= Carl Friedländer =

German pathologist and microbiologist

Carl Friedländer (19 November 1847, Brieg (Brzeg), Silesia – 13 May 1887, Meran (Merano), County of Tyrol) was a German pathologist and microbiologist who helped discover the bacterial cause of pneumonia in 1882. He also first described thromboangiitis obliterans.

Edwin Klebs had seen bacteria in the airways of individuals who died from pneumonia in 1875; however, it was not until 1882 when Friedländer recognized that bacteria (Klebsiella pneumoniae) were nearly always observable in persons dying from pneumonia that the bold statement was made that these were the likely cause of pneumonia. Friedländer's second communication on the micrococci of pneumonia, which appeared on 15 November 1883, touched off a controversy over the causative agent of pneumonia that continued for the next three years. In this second report he noted that he had examined more than 50 additional cases of pneumonia and that he had identified bacteria in nearly all of them and that sections from which the bacteria were absent were from the lungs of patients dying late in the course of the disease. Friedländer also noted that it was necessary to use special stains (e.g. the Gram Stain) to see the bacteria because using ordinary stains (H&E) nuclei and fibrin stained the same way as bacteria and thus obscured the ability to see the bacteria. As a result, Klebsiella pneumoniae is often called Friedländer's bacterium or Friedländer's bacillus. It is unclear if the bacteria that he observed in persons dying of pneumonia were truly all Klebsiella, some may well have been Streptococcus pneumoniae.

In 1886, he introduced the ampoule in medicine.
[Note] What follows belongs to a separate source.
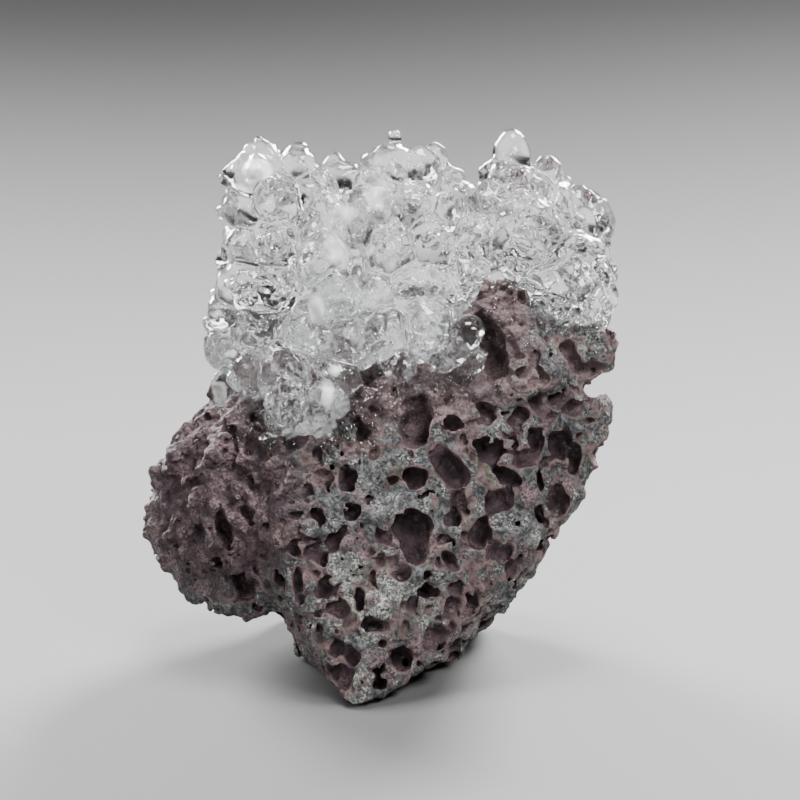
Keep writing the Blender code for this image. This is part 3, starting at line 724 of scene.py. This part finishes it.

He died a premature death, aged 39 or 40, after a brief stint with a respiratory disease, believed to be caused by his discovered infectious organism, the Friedlander's Bacillus.

== Works ==
- Friedländer, C. Über die Schizomyceten bei der acuten fibrösen Pneumonie. Virchow's Arch pathol. Anat. u. Physiol., 87 (2):319-324, Feb. 4, 1882.
- Carl Friedländer: Arteriitis obliterans. Zentralblatt für die medizinischen Wissenschaften, Berlin, 1876, 14.